- Provided records -
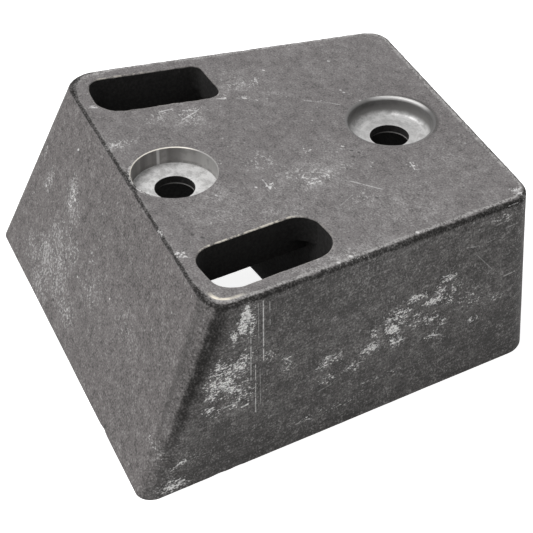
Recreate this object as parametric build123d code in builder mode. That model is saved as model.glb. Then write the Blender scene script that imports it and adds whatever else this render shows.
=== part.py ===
from build123d import *
import os
from math import cos, radians, sin, tan

# Hollow block anode, cast in one piece and then machined round its two bolts.
# Millimetres. X runs across the block, +Y towards its narrow end, and +Z up.
# The open mounting face lies on z = 0, and the block is symmetric about x = 0.

# Outside of the casting
height = 49.0
base_length = 114.0
base_width = 119.7
leg_taper = 7.55
leg_draft = 2.5
wide_end_slope = 22.25
narrow_end_draft = 3.55
wide_corner_radius = 5.8
narrow_corner_radius = 7.2
top_edge_radius = 1.5

# Walls, and the plate that the bolts clamp
wall_thickness = 5.5
plate_thickness = 7.25
hollow_corner_radius = 3.0
hollow_edge_radius = 2.0

# Two windows through the plate, one beside each leg
slot_length = 33.3
slot_width = 16.95
slot_corner_radius = 6.1
slot_setback = 4.3
slot_edge_radius = 0.4

# Ribs under the plate: a lip along the inner side of each slot, and a cross web with a rounded foot
lip_depth = 3.5
lip_thickness = 5.0
web_thickness = 5.5
web_foot_height = 12.0
web_foot_radius = 1.5

# Two counterbored bolt holes on the centre line, each set in from its own end of the top
wide_bolt_setback = 12.3
narrow_bolt_setback = 18.3
bolt_hole_diameter = 10.4
counterbore_diameter = 22.0
counterbore_depth = 4.9
wide_bolt_rim_chamfer = 0.2
narrow_bolt_rim_radius = 0.9
narrow_bolt_floor_radius = 1.6

# Sizes that follow
taper = radians(leg_taper)
draft = radians(leg_draft)
wide_slope = radians(wide_end_slope)
narrow_slope = radians(narrow_end_draft)
ceiling_height = height - plate_thickness
wide_top_y = -base_length / 2 + height * tan(wide_slope)
narrow_top_y = base_length / 2 - height * tan(narrow_slope)
same_size = 0.01

# The four drafted outer faces, each with its normal pointing into the casting
wide_end_face = Plane(
    origin=(0, -base_length / 2, 0),
    z_dir=(0, cos(wide_slope), -sin(wide_slope)),
)
narrow_end_face = Plane(
    origin=(0, base_length / 2, 0),
    z_dir=(0, -cos(narrow_slope), -sin(narrow_slope)),
)
right_leg_face = Plane(
    origin=(base_width / 2, -base_length / 2, 0),
    z_dir=(-cos(taper) * cos(draft), -sin(taper) * cos(draft), -sin(draft)),
)
left_leg_face = Plane(
    origin=(-base_width / 2, -base_length / 2, 0),
    z_dir=(cos(taper) * cos(draft), -sin(taper) * cos(draft), -sin(draft)),
)
outer_faces = (wide_end_face, narrow_end_face, right_leg_face, left_leg_face)

# Each slot stands square to its leg, flush with the hollow's wall at the ceiling
slot_start_y = wide_top_y + slot_setback
leg_lean = (ceiling_height * tan(draft) + wall_thickness / cos(draft)) / cos(taper)
hollow_side_x = base_width / 2 - (slot_start_y + base_length / 2) * tan(taper) - leg_lean
slot_start_x = hollow_side_x - slot_width / 2 / cos(taper)
slot_x = slot_start_x - slot_length / 2 * sin(taper)
slot_y = slot_start_y + slot_length / 2 * cos(taper)
slot_end_x = slot_start_x - slot_length * sin(taper)
slot_end_y = slot_start_y + slot_length * cos(taper)

# The web's faces are square to the legs too, so they meet in a shallow V at x = 0
web_y = slot_end_y - slot_end_x * tan(taper)
web_reach = base_width / 2
web_rise = web_reach * tan(taper)
web_span = web_thickness / cos(taper)

# The lip stands against the slot's inner side, from the sloped end wall to the web
lip_offset = (slot_width + lip_thickness) / 2
lip_run_out = slot_setback + wall_thickness
lip_length = slot_length + lip_run_out + web_thickness / 2
lip_shift = (web_thickness / 2 - lip_run_out) / 2
lip_x = slot_x - lip_offset * cos(taper) - lip_shift * sin(taper)
lip_y = slot_y - lip_offset * sin(taper) + lip_shift * cos(taper)

# The space inside the casting, as the sand core that leaves it
with BuildPart() as core:
    with BuildSketch():
        Rectangle(base_width, base_length)
    extrude(amount=ceiling_height)
    for outer_face in outer_faces:
        split(bisect_by=outer_face.offset(wall_thickness), keep=Keep.TOP)

    with BuildSketch(Plane.XY.offset(web_foot_height)):
        with BuildLine():
            Polyline(
                (0, web_y),
                (web_reach, web_y + web_rise),
                (web_reach, web_y + web_rise + web_span),
                (0, web_y + web_span),
                close=True,
            )
        make_face()
        mirror(about=Plane.YZ)
    extrude(amount=ceiling_height - web_foot_height, mode=Mode.SUBTRACT)

    standing_edges = core.edges() - core.edges().filter_by(Plane.XY)
    web_folds = standing_edges.filter_by_position(Axis.X, -same_size, same_size)
    fillet(standing_edges - web_folds, radius=hollow_corner_radius)

    mouth, web_foot, ceilings = core.faces().filter_by(Axis.Z).group_by(Axis.Z)
    fillet(web_foot.edges(), radius=web_foot_radius)
    fillet(ceilings.sort_by(Axis.Y)[-1].edges(), radius=hollow_edge_radius)

    with BuildSketch(Plane.XY.offset(ceiling_height - lip_depth)):
        with Locations((lip_x, lip_y)):
            Rectangle(lip_thickness, lip_length, rotation=leg_taper)
        mirror(about=Plane.YZ)
    extrude(amount=lip_depth, mode=Mode.SUBTRACT)

    with BuildSketch(Plane.XY.offset(ceiling_height)):
        with Locations((slot_x, slot_y)):
            RectangleRounded(slot_width, slot_length, slot_corner_radius, rotation=leg_taper)
        mirror(about=Plane.YZ)
    extrude(amount=plate_thickness)

with BuildPart() as anode_casting:
    with BuildSketch():
        Rectangle(base_width, base_length)
    extrude(amount=height)
    for outer_face in outer_faces:
        split(bisect_by=outer_face, keep=Keep.TOP)

    corners = (anode_casting.edges() - anode_casting.edges().filter_by(Plane.XY)).sort_by(Axis.Y)
    fillet(corners[:2], radius=wide_corner_radius)
    corners = (anode_casting.edges() - anode_casting.edges().filter_by(Plane.XY)).sort_by(Axis.Y)
    fillet(corners[-2:], radius=narrow_corner_radius)
    fillet(anode_casting.faces().sort_by(Axis.Z)[-1].edges(), radius=top_edge_radius)

    add(core.part, mode=Mode.SUBTRACT)

    wide_bolt_y = wide_top_y + wide_bolt_setback
    narrow_bolt_y = narrow_top_y - narrow_bolt_setback
    with Locations((0, wide_bolt_y, height), (0, narrow_bolt_y, height)):
        CounterBoreHole(
            radius=bolt_hole_diameter / 2,
            counter_bore_radius=counterbore_diameter / 2,
            counter_bore_depth=counterbore_depth,
        )

    counterbore_edges = anode_casting.edges().filter_by(GeomType.CIRCLE).filter_by(
        lambda edge: abs(edge.radius - counterbore_diameter / 2) < same_size
    )
    floor_edges, rims = counterbore_edges.group_by(Axis.Z)
    wide_bolt_rim, narrow_bolt_rim = rims.sort_by(Axis.Y)
    slot_rims = anode_casting.faces().sort_by(Axis.Z)[-1].inner_wires().edges() - rims
    fillet(slot_rims, radius=slot_edge_radius)
    chamfer(wide_bolt_rim, length=wide_bolt_rim_chamfer)
    fillet(narrow_bolt_rim, radius=narrow_bolt_rim_radius)
    fillet(floor_edges.sort_by(Axis.Y)[-1], radius=narrow_bolt_floor_radius)

anode_casting.part.label = "anode_casting"

os.makedirs("parts", exist_ok=True)
export_step(anode_casting.part, "parts/anode_casting.step")
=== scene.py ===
from math import cos, radians, sin, tan

import bmesh
import bpy
import numpy as np
from mathutils import Matrix, Vector, noise


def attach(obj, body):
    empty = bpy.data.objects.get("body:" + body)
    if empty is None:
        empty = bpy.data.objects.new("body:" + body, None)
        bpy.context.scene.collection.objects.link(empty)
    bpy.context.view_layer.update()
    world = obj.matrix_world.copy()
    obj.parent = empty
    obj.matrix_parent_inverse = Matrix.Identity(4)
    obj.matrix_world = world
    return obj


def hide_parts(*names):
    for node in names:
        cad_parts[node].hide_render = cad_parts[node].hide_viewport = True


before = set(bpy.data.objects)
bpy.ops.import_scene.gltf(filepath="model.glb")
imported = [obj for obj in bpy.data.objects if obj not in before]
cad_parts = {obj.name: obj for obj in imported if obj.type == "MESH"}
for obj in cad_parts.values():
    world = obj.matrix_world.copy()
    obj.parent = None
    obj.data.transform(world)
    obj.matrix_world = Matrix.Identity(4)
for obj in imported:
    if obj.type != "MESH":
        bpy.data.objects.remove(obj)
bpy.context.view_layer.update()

# Lengths below are in millimetres unless a name or comment says otherwise.
# The frame is the casting's own: X across, +Y to the narrow end, z = 0 on the open mounting face.
MM = 0.001

# The casting's sizes that the surface work needs, as in the part's source
HEIGHT = 49.0
BASE_LENGTH = 114.0
BASE_WIDTH = 119.7
LEG_TAPER = radians(7.55)
LEG_DRAFT = radians(2.5)
WIDE_END_SLOPE = radians(22.25)
NARROW_END_DRAFT = radians(3.55)
TOP_EDGE_RADIUS = 1.5
WIDE_CORNER_RADIUS = 5.8
NARROW_CORNER_RADIUS = 7.2
CEILING_HEIGHT = 41.75
COUNTERBORE_RADIUS = 11.0
COUNTERBORE_FLOOR = 44.1
WIDE_RIM_WIDTH = 0.2
NARROW_RIM_WIDTH = 0.9
WIDE_BOLT_Y = -24.654
NARROW_BOLT_Y = 35.660
SLOT_LENGTH = 33.3
SLOT_WIDTH = 16.95
SLOT_CORNER_RADIUS = 6.1
SLOT_X = 38.494
SLOT_Y = -16.147

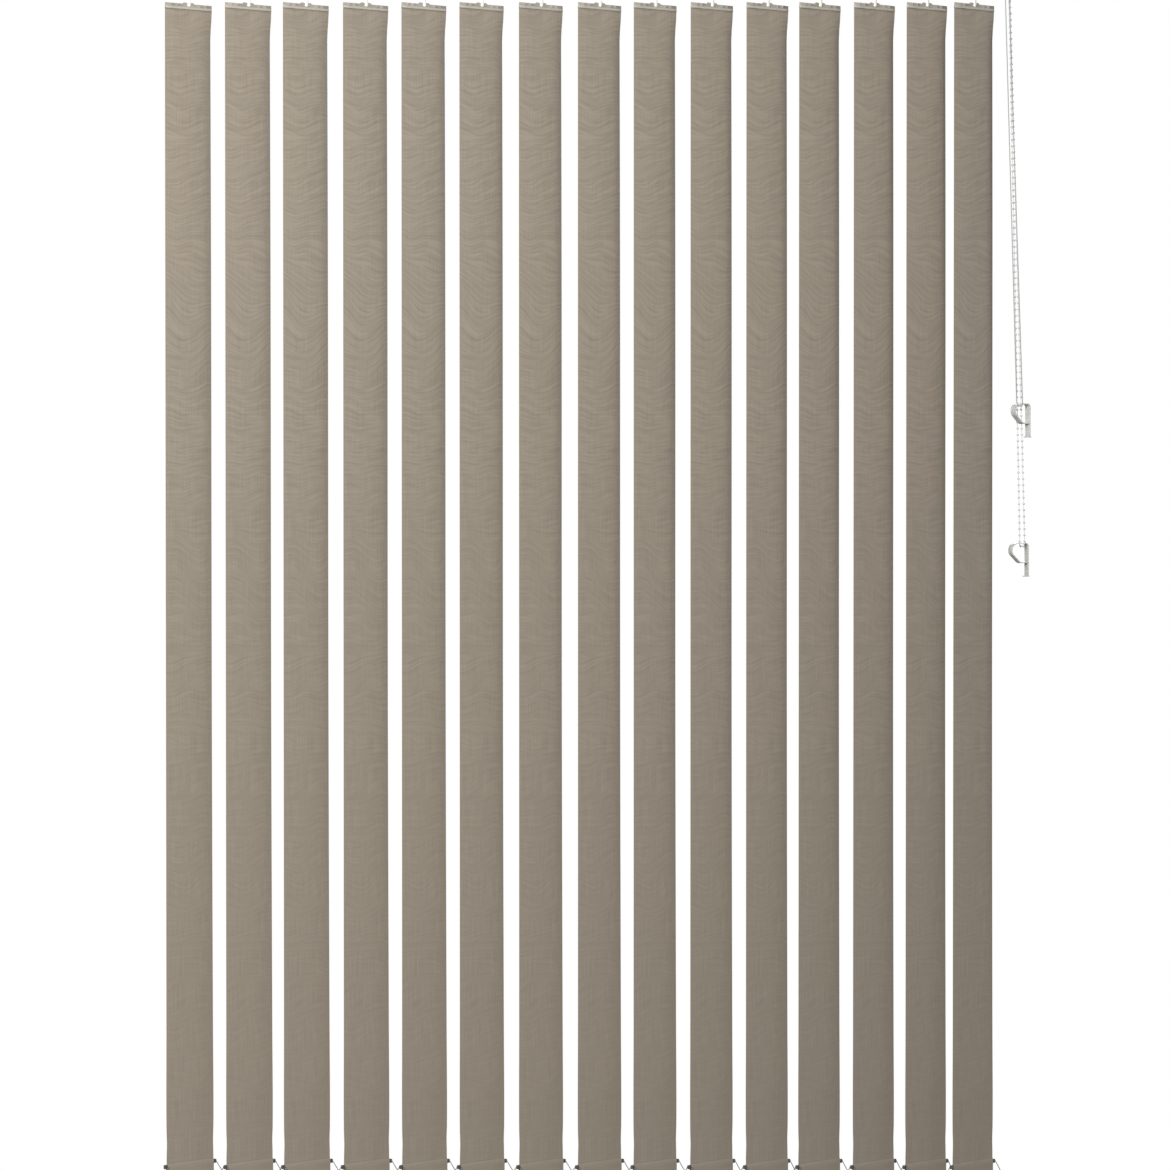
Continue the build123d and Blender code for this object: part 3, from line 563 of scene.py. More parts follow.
@dataclass(frozen=True)
class DrawnMetal(Finish):
    """Rolled or drawn metal: bright streaks along its length, duller where it was handled."""

    dark: str = "#8E9195"
    streak_mm: tuple[float, float, float] = (140.0, 0.5, 0.5)
    handled_mm: float = 22.0

    def pattern(self, tree: Tree, shader: Shader) -> None:
        """Streaks in colour, roughness and relief."""
        shader.inputs["Metallic"].default_value = 1.0
        streaks = self.grain(tree, self.streak_mm)
        handled = self.grain(tree, [self.handled_mm] * 3, detail=2.0)
        self.shade(tree, shader, spread(tree, streaks), self.dark, self.colour)
        rough = spread(tree, handled, to=(self.roughness - 0.08, self.roughness + 0.12))
        tree.links.new(rough, shader.inputs["Roughness"])
        self.relief(tree, shader, streaks, depth_mm=0.01, strength=0.4)


@dataclass(frozen=True)
class BraidedCord(Finish):
    """Braided polyester cord: matt white yarns that cross in small diamonds, coloured mid grey, with painted
    shade in the hollows between them.
    """

    # the colour of the painted shade in the hollows between the yarns
    dark: str = "#6C6D6F"
    length_mm: float = 4856.0
    round_mm: float = 6.28
    yarn_mm: float = 1.6
    lay_degrees: float = 40.0

    def pattern(self, tree: Tree, shader: Shader) -> None:
        """Two sets of yarns that cross the cord at its lay, on the tube's own UV map."""
        uv = add_node(tree, "ShaderNodeUVMap", uv_map="UVMap").outputs["UV"]
        sets = []
        for turn in (self.lay_degrees, -self.lay_degrees):
            laid = mapped(tree, uv, (self.length_mm, self.round_mm, 1.0), math.radians(turn))
            wave = {"Vector": laid, "Scale": 1 / self.yarn_mm * WAVES_PER_UNIT}
            sets.append(add_node(tree, "ShaderNodeTexWave", wave).outputs["Fac"])
        over = maths(tree, "MAXIMUM", *sets)
        # painted shade: darker in the hollows between the yarns
        self.shade(tree, shader, spread(tree, over, 0.3, 1.0), self.dark, self.colour)
        self.relief(tree, shader, over, depth_mm=0.2, strength=0.8)
        shader.inputs["Sheen Weight"].default_value = 0.1


@dataclass(frozen=True)
class PaleFloor(Finish):
    """A matt painted floor, nearly white."""

    dark: str = "#F1F0EE"
    drift_mm: float = 700.0

    def pattern(self, tree: Tree, shader: Shader) -> None:
        """A slow, faint unevenness in the paint."""
        drift = self.grain(tree, [self.drift_mm] * 3, detail=2.0)
        self.shade(tree, shader, spread(tree, drift), self.dark, self.colour)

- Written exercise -
Of the lines above, extract only those from the line with "add(core.part, mode=Mode.SUBTRACT)" to the line with "imported = [obj", both included, exactly as written.

- Exercise answer -
    add(core.part, mode=Mode.SUBTRACT)

    wide_bolt_y = wide_top_y + wide_bolt_setback
    narrow_bolt_y = narrow_top_y - narrow_bolt_setback
    with Locations((0, wide_bolt_y, height), (0, narrow_bolt_y, height)):
        CounterBoreHole(
            radius=bolt_hole_diameter / 2,
            counter_bore_radius=counterbore_diameter / 2,
            counter_bore_depth=counterbore_depth,
        )

    counterbore_edges = anode_casting.edges().filter_by(GeomType.CIRCLE).filter_by(
        lambda edge: abs(edge.radius - counterbore_diameter / 2) < same_size
    )
    floor_edges, rims = counterbore_edges.group_by(Axis.Z)
    wide_bolt_rim, narrow_bolt_rim = rims.sort_by(Axis.Y)
    slot_rims = anode_casting.faces().sort_by(Axis.Z)[-1].inner_wires().edges() - rims
    fillet(slot_rims, radius=slot_edge_radius)
    chamfer(wide_bolt_rim, length=wide_bolt_rim_chamfer)
    fillet(narrow_bolt_rim, radius=narrow_bolt_rim_radius)
    fillet(floor_edges.sort_by(Axis.Y)[-1], radius=narrow_bolt_floor_radius)

anode_casting.part.label = "anode_casting"

os.makedirs("parts", exist_ok=True)
export_step(anode_casting.part, "parts/anode_casting.step")
=== scene.py ===
from math import cos, radians, sin, tan

import bmesh
import bpy
import numpy as np
from mathutils import Matrix, Vector, noise


def attach(obj, body):
    empty = bpy.data.objects.get("body:" + body)
    if empty is None:
        empty = bpy.data.objects.new("body:" + body, None)
        bpy.context.scene.collection.objects.link(empty)
    bpy.context.view_layer.update()
    world = obj.matrix_world.copy()
    obj.parent = empty
    obj.matrix_parent_inverse = Matrix.Identity(4)
    obj.matrix_world = world
    return obj


def hide_parts(*names):
    for node in names:
        cad_parts[node].hide_render = cad_parts[node].hide_viewport = True


before = set(bpy.data.objects)
bpy.ops.import_scene.gltf(filepath="model.glb")
imported = [obj for obj in bpy.data.objects if obj not in before]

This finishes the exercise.